Bug 1371111

Summary: update dwh heartbeat error message to alert only after it did not update for a minute
Product: [oVirt] ovirt-engine-dwh Reporter: Shirly Radco <sradco>
Component: ETLAssignee: Shirly Radco <sradco>
Status: CLOSED CURRENTRELEASE QA Contact: Lukas Svaty <lsvaty>
Severity: high Docs Contact:
Priority: medium    
Version: ---CC: bugs, jbryant, kshukla, mburman, mgoldboi, mperina, mtessun, shipatil, sradco, trefex, usurse, ylavi
Target Milestone: ovirt-4.1.1-1Flags: rule-engine: ovirt-4.1+
rule-engine: exception+
Target Release: 4.1.1   
Hardware: Unspecified   
OS: Unspecified   
Whiteboard:
Fixed In Version: Doc Type: Bug Fix
Doc Text:
Cause: In some environments, the audit log was filled with dwh errors, due to dwh heartbeat not updating in the required interval. Consequence: Many log errors in admin portal audit log. Fix: We now send the error to the audit log only if the dwh was unable to sample data for at least a minute, due do dwh heartbeat not updating. Result:
Story Points: ---
Clone Of:
: 1373456 1430666 (view as bug list) Environment:
Last Closed: 2017-04-21 09:37:37 UTC Type: Bug
Regression: --- Mount Type: ---
Documentation: --- CRM:
Verified Versions: Category: ---
oVirt Team: Metrics RHEL 7.3 requirements from Atomic Host:
Cloudforms Team: --- Target Upstream Version:
Embargoed:
Bug Depends On:    
Bug Blocks: 1373456, 1390631, 1430666    
Attachments:
Description Flags
engine.log none

Description Shirly Radco 2016-08-29 11:03:57 UTC
Description of problem:
Engine Heartbeat should update every 15 seconds, but in some cases it may take longer.
If it takes longer than 20 seconds the dwh will alert
"Can not sample data, oVirt Engine is not updating the statistics" .

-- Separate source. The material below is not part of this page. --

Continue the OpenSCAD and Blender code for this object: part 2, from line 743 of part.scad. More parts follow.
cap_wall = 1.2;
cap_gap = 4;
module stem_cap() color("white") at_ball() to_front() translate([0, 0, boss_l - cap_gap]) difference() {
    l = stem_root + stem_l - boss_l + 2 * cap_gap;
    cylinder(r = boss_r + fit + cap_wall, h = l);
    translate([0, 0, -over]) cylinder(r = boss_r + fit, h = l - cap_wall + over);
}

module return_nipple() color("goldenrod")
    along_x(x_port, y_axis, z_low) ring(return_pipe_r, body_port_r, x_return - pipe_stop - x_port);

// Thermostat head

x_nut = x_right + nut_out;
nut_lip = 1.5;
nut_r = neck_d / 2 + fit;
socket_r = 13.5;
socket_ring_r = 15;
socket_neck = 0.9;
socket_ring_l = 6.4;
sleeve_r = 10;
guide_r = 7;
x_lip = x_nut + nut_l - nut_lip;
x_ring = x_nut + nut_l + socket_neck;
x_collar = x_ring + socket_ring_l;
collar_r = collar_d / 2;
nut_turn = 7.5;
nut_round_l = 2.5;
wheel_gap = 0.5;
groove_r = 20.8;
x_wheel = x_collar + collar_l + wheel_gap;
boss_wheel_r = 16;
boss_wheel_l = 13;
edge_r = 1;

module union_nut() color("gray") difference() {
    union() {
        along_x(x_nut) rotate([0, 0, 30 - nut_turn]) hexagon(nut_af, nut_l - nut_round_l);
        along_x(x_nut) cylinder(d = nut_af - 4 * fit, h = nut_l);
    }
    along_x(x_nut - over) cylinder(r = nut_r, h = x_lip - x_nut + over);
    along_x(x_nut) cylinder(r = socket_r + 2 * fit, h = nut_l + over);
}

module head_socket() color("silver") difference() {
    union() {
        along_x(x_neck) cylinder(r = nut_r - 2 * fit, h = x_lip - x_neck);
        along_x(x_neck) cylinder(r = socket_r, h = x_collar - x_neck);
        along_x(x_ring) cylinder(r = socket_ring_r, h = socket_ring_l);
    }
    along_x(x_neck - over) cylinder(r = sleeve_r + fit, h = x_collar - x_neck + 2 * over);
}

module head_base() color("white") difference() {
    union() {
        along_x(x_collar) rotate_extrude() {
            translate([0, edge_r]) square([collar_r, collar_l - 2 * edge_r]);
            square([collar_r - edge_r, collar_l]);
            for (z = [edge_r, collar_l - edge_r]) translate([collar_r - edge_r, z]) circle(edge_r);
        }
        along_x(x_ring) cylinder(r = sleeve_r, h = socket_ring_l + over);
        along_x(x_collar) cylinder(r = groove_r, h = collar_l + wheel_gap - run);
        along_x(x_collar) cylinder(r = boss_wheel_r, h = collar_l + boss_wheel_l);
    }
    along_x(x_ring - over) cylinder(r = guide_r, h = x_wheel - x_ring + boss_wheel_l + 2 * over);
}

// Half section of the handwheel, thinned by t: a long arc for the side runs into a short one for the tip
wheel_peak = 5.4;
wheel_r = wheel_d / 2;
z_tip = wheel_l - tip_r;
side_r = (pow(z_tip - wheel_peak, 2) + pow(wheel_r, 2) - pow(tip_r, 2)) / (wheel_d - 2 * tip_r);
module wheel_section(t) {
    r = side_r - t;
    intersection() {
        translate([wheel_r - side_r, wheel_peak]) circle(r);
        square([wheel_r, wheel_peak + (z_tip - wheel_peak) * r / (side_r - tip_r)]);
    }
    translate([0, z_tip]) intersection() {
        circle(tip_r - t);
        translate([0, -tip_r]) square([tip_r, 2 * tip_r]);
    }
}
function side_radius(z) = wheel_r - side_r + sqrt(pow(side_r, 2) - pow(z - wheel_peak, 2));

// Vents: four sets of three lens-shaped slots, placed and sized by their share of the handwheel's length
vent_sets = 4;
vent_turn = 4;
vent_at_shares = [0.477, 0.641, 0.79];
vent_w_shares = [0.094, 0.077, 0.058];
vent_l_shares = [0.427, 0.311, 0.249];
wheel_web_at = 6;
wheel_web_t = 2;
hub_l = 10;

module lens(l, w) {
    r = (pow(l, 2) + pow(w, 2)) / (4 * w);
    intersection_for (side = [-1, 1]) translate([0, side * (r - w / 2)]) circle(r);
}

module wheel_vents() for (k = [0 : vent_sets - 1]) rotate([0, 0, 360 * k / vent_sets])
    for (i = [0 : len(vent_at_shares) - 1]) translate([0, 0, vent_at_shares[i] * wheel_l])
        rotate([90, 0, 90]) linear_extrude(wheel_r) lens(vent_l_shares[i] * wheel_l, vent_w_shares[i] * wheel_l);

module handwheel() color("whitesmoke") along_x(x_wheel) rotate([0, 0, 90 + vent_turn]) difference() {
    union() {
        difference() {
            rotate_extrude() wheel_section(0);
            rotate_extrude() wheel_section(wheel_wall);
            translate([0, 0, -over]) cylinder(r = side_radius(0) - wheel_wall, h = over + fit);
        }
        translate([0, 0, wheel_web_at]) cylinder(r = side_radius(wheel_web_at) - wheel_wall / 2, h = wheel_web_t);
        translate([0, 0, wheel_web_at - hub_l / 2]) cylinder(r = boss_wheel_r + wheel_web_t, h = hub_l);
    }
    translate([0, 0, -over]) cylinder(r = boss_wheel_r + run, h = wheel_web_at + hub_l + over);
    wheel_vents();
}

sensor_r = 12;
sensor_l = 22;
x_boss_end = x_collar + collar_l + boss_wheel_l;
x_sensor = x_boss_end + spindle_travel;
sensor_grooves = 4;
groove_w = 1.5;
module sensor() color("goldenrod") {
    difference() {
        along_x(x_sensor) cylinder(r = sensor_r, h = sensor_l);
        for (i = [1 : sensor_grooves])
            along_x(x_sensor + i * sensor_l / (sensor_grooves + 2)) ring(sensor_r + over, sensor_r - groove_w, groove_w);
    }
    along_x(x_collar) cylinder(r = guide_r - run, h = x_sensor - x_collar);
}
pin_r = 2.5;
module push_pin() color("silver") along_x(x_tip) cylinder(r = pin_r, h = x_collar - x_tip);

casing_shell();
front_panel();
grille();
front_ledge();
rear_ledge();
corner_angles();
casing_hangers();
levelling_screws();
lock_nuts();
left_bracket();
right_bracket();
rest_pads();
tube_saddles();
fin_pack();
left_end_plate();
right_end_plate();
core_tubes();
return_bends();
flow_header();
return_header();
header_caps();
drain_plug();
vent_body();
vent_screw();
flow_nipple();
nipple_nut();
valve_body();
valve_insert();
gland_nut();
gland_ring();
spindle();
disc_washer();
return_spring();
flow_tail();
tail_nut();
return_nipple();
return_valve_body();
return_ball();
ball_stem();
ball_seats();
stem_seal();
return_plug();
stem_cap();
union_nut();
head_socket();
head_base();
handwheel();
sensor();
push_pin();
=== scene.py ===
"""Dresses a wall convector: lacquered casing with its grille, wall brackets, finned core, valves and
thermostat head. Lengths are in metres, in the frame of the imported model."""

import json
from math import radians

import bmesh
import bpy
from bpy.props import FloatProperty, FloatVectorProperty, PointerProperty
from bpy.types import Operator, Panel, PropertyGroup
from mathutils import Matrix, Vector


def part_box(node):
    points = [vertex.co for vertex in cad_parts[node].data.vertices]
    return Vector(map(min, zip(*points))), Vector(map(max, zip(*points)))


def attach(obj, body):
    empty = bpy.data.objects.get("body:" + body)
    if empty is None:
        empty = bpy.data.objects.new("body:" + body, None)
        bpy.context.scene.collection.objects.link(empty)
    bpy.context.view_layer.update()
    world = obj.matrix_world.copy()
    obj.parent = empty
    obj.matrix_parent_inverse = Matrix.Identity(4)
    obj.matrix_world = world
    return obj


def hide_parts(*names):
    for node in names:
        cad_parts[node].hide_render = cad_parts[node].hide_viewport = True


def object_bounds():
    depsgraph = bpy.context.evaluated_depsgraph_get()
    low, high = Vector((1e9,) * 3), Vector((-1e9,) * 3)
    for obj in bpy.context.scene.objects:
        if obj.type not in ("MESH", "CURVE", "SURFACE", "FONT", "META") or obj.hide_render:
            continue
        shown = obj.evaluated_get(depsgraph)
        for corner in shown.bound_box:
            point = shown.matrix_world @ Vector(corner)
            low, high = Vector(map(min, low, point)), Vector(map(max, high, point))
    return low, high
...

Version-Release number of selected component (if applicable):
4.0.2

How reproducible:


Steps to Reproduce:
1.Try to load the engine machine with dwh installed.
2.
3.

Actual results:
Will get multiple "Can not sample data, oVirt Engine is not updating the statistics" errors in the log.

Expected results:
Should not alert each time. Should wait for about a minute before alerting.
In order to allow the connection to restore and not load the user with errors.

Additional info:

Comment 5 Eli Mesika 2016-11-09 10:54:54 UTC
Can we have engine log with DEBUG messages attached so we can check what part of code is responsible for that 
I added DEBUG messages to figure out what's going on in patch https://gerrit.ovirt.org/#/c/64139/

Comment 6 Shirly Radco 2016-11-29 10:55:18 UTC
Created attachment 1225785 [details]
engine.log

Comment 7 Shirly Radco 2016-11-29 10:59:46 UTC
Please use this link due to file size.
engine.log: https://drive.google.com/open?id=0B8qzHycX6vljVlg5dVYzMHVGMkk

Comment 8 Shirly Radco 2017-03-08 13:22:04 UTC
*** Bug 1425868 has been marked as a duplicate of this bug. ***

Comment 12 Oved Ourfali 2017-03-09 09:44:22 UTC
I have changed the title to reflect the upcoming changes.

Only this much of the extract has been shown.